Neruda se la compró a un constructor español, Sebastián Collado, que la
edificó como una extraña propiedad asida al viento, a la tempestad de un
naufragio, una vieja colmena inconclusa, de mirada extraviadamente hermosa, que
le guiñó el ojo al poeta desde la pajarera de la terraza el día que la
conoció, como si buscara quien habitara su nido. Neruda recorría con afán el
puerto, cuenta él mismo, necesitaba “una casita para escribir tranquilo,
con vecinos invisibles, alada pero firme, además barata”.
Ahí estaba el poeta en la cotidianidad de sus afanes, amores, en la
construcción de sus residencias, con los materiales reciclados de esperanzas
gastadas para refundar con sus propios sueños, en los cortos caminos que él
construía hacia a la felicidad, el universo nerudiano.
En los fantasmales días de septiembre, cuando Chile crujía como una caja
llena de tuercas, Neruda profetizaba su propia tragedia, cuando respondía a
Luis Corvalán, en Isla Negra, que el franquismo no tuvo reparos, el fascismo
dijo en sus palabras, en asesinar a Federico García Lorca, y él no veía por
qué sería una excepción. El asesinato del Duende de España le arrancó el
alma definitivamente a esa península, y difícilmente nazca otro en cien años.
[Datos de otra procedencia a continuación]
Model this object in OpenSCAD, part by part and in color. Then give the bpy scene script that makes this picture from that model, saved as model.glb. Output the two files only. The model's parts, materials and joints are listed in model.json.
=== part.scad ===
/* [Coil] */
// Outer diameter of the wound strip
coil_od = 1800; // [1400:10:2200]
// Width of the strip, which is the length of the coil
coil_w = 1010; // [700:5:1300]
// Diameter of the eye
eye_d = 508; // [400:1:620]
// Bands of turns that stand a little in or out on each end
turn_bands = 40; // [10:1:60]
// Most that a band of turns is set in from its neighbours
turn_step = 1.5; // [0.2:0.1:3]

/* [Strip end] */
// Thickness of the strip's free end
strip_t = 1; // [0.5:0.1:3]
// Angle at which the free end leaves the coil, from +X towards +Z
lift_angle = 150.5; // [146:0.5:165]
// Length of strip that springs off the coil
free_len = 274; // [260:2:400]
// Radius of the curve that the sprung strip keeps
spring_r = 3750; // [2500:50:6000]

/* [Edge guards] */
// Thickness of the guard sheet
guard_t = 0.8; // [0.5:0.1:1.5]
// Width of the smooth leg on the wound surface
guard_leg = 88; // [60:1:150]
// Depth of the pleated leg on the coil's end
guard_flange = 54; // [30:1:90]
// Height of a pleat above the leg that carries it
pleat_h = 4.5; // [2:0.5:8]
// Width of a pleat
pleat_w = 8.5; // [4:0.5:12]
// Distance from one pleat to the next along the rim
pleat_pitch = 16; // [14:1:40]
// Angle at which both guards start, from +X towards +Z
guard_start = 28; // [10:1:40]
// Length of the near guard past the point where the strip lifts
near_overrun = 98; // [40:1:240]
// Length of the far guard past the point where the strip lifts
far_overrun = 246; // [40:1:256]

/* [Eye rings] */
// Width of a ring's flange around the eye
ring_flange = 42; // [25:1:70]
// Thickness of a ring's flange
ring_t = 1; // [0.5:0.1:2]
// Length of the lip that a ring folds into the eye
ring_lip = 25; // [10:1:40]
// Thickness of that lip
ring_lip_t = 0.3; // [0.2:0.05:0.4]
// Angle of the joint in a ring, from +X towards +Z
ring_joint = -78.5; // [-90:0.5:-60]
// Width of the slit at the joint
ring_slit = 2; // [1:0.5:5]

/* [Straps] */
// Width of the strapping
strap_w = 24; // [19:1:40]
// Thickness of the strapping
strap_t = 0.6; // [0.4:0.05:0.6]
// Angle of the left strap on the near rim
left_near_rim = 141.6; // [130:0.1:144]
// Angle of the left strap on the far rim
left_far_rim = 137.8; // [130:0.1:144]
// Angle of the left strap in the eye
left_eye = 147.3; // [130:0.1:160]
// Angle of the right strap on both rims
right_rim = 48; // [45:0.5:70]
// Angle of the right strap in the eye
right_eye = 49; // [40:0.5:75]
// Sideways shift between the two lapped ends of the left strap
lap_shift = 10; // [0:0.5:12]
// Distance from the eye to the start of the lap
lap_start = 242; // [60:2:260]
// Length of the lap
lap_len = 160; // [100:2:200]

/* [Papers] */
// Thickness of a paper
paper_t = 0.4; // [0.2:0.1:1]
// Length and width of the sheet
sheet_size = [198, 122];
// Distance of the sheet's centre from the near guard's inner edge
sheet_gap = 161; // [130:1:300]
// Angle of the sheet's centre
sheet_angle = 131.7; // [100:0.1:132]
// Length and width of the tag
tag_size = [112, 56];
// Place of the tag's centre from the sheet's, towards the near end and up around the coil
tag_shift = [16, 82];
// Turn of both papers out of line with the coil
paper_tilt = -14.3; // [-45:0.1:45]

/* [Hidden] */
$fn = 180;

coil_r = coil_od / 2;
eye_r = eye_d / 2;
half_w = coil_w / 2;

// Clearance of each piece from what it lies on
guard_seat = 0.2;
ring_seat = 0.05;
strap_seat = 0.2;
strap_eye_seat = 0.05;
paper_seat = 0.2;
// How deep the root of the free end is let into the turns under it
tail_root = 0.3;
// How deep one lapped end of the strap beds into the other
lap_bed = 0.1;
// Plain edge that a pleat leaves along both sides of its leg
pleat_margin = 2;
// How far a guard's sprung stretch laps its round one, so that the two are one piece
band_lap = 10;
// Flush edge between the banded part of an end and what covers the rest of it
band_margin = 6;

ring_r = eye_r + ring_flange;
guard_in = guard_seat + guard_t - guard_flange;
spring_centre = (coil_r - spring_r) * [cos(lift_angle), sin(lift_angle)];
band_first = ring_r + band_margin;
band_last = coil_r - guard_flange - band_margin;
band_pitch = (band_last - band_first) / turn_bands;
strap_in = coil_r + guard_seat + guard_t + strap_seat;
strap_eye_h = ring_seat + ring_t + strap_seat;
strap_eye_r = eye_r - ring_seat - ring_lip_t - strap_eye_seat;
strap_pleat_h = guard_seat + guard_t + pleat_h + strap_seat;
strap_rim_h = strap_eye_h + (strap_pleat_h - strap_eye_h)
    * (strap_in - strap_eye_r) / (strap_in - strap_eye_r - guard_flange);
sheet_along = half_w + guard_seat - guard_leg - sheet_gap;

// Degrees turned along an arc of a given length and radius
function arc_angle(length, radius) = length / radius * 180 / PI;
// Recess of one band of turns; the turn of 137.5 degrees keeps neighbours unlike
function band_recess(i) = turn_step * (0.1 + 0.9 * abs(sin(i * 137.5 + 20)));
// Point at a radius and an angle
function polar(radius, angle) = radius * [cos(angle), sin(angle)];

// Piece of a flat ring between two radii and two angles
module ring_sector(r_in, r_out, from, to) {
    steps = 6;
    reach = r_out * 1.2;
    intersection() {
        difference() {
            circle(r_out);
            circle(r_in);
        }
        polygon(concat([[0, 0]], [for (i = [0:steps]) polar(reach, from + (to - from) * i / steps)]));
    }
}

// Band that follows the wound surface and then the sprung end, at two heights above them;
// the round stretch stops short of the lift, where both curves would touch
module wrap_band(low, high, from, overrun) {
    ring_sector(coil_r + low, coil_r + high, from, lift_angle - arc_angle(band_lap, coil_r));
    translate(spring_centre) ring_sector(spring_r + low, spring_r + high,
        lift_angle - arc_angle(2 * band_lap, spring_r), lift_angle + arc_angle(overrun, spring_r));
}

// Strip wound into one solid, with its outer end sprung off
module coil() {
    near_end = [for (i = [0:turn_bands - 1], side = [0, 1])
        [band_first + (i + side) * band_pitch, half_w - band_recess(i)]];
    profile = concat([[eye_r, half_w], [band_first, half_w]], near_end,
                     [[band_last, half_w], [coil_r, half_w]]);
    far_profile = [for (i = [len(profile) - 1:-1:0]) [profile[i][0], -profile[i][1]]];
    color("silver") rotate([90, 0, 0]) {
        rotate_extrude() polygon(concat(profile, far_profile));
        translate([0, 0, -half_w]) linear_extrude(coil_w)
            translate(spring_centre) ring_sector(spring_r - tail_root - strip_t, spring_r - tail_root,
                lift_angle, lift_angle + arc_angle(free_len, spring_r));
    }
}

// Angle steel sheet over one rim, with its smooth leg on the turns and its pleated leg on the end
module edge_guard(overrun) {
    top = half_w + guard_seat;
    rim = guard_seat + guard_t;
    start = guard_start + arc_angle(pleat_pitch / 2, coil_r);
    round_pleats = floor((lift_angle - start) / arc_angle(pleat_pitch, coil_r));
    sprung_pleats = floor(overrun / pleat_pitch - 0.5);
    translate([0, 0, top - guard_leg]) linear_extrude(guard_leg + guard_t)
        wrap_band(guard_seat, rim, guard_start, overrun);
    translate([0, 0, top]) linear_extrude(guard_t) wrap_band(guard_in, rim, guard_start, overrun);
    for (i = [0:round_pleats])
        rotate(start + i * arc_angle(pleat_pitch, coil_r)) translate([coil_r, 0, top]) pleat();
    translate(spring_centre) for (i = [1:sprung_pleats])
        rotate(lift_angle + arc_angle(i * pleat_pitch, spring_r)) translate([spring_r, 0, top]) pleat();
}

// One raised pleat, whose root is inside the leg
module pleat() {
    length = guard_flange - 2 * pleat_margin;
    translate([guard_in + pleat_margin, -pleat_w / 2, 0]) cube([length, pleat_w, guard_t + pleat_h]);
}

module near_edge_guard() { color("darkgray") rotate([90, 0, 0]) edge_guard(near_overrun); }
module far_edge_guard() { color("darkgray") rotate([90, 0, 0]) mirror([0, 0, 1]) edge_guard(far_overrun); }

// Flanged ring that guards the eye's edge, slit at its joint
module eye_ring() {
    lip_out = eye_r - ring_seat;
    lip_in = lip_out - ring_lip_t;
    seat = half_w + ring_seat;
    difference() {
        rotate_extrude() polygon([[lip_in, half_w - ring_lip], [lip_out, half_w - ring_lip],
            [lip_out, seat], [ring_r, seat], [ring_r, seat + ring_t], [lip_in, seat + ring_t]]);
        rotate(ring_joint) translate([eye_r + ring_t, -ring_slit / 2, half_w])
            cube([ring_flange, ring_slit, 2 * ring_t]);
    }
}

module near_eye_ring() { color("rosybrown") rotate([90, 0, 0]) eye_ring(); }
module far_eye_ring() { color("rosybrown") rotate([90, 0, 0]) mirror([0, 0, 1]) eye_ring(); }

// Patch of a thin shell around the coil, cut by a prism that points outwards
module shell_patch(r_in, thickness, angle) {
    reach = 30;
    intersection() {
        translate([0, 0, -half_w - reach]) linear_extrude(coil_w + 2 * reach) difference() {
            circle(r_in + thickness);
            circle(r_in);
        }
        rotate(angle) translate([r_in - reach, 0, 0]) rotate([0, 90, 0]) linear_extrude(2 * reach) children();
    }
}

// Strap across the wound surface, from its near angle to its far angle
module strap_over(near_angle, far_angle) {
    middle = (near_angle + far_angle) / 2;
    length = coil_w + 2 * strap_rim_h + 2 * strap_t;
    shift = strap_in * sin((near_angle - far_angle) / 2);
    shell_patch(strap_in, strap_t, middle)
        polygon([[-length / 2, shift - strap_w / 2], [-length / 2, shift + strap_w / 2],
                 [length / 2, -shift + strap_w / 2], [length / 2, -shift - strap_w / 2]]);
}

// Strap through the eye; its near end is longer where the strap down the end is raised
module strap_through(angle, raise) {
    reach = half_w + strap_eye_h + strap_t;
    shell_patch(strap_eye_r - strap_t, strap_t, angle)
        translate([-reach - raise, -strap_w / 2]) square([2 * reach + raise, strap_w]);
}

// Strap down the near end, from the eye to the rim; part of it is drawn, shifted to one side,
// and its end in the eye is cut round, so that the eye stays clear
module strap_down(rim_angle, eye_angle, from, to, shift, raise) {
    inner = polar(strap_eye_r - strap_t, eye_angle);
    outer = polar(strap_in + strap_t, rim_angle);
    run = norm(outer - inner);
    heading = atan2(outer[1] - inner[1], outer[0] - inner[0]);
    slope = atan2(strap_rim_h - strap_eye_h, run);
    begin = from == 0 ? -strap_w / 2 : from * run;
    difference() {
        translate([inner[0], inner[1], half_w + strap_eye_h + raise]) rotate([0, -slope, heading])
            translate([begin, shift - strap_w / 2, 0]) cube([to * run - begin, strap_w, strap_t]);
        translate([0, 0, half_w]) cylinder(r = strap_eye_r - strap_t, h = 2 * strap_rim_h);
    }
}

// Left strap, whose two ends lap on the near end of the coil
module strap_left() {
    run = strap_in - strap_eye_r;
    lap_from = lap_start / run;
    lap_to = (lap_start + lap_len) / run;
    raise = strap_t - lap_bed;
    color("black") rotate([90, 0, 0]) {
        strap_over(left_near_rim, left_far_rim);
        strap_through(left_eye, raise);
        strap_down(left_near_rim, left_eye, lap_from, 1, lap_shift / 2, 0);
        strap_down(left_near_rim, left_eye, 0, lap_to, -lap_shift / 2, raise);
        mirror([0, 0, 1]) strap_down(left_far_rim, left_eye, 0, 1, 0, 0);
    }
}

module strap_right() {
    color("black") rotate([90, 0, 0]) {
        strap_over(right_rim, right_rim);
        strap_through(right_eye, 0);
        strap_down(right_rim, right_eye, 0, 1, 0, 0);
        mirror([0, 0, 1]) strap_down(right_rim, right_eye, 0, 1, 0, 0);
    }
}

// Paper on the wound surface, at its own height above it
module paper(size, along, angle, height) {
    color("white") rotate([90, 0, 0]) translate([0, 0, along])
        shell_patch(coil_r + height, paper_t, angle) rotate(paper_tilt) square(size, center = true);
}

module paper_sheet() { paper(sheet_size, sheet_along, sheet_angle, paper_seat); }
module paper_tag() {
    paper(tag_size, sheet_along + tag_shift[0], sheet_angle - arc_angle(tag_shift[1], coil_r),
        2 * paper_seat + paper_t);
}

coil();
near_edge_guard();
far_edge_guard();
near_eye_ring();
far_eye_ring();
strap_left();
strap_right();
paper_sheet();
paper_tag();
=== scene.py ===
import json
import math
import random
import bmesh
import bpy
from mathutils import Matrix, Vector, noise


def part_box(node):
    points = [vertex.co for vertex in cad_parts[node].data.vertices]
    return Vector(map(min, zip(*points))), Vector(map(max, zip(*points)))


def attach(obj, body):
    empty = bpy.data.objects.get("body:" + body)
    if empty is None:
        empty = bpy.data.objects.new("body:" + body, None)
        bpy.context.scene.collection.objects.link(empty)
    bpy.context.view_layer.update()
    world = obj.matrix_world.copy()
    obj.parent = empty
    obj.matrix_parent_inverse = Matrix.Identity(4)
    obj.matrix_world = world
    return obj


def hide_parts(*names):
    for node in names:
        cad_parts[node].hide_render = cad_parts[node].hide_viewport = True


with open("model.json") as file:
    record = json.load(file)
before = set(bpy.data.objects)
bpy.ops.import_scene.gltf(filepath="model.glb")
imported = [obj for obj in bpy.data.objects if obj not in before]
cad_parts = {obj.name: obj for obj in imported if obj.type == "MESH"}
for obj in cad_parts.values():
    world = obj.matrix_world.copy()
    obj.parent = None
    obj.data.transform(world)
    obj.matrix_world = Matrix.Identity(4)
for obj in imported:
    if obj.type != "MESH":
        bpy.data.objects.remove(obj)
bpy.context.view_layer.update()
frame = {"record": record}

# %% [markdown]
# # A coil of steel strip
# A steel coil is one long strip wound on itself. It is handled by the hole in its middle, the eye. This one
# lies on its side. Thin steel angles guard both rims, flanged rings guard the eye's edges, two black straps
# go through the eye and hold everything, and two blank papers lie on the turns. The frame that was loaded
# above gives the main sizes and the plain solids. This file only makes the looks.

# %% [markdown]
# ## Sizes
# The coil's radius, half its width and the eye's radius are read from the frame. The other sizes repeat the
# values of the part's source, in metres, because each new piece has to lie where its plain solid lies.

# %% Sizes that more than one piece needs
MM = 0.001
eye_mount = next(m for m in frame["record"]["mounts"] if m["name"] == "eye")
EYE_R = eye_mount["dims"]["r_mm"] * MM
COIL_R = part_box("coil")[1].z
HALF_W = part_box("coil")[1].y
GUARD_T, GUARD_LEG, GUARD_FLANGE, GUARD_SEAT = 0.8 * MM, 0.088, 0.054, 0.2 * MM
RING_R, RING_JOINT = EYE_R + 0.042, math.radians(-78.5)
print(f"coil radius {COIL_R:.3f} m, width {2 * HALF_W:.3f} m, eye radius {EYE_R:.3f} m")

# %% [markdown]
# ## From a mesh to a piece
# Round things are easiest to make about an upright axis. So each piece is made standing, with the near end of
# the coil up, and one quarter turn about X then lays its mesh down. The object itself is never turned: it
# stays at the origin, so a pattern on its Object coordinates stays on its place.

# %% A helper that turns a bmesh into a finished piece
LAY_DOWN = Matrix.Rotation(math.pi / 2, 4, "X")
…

La destrucción de sus casas, la visita a La Chascona del embajador sueco en
Santiago con una corona del Rey de esa nación: al Poeta Pablo Neruda, el río
vecino inundando la casa, le dieron la razón al poeta en esos días.
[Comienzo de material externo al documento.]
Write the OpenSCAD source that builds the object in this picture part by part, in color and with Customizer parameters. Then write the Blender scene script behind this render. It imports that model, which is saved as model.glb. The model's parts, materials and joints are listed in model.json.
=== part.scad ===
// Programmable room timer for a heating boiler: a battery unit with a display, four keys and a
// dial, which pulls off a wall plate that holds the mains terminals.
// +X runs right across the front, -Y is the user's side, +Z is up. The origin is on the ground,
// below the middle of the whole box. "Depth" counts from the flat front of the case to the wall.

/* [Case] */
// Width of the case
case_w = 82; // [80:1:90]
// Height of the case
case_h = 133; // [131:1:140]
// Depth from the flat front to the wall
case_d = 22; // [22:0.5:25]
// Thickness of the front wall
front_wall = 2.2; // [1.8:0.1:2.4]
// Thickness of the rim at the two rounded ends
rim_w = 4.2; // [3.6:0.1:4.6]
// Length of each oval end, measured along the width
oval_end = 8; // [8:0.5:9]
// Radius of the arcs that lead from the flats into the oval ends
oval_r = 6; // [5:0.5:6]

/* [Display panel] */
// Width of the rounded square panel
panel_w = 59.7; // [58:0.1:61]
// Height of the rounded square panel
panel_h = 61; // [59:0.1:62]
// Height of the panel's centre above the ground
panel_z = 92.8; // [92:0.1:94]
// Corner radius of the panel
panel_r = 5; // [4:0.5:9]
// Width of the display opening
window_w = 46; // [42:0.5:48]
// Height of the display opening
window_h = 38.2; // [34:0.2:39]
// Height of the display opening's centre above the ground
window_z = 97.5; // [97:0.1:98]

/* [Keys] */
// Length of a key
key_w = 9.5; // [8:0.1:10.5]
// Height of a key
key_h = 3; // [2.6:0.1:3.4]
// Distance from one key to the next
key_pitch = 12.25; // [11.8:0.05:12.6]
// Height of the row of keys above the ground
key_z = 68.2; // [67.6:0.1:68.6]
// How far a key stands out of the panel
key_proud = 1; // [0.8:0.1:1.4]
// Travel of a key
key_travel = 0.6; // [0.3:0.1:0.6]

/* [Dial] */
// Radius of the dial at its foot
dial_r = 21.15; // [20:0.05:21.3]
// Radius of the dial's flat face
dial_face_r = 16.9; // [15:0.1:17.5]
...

Mucho se ha dicho de Neruda y su poesía, casi todo, pero nunca demasiado,
porque en poesía, el lector tiene la última palabra, y mientras exista uno
nuevo, la mirada del poeta será diferente y se habrá salvado la poesía. Han
transcurrido 30 años desde que murió en medio de su angustia y la de Chile. La
historia de la barbarie dio la vuelta el mundo, nos queda su obra, tan discutida
como su personalidad, porque no cantó en vano.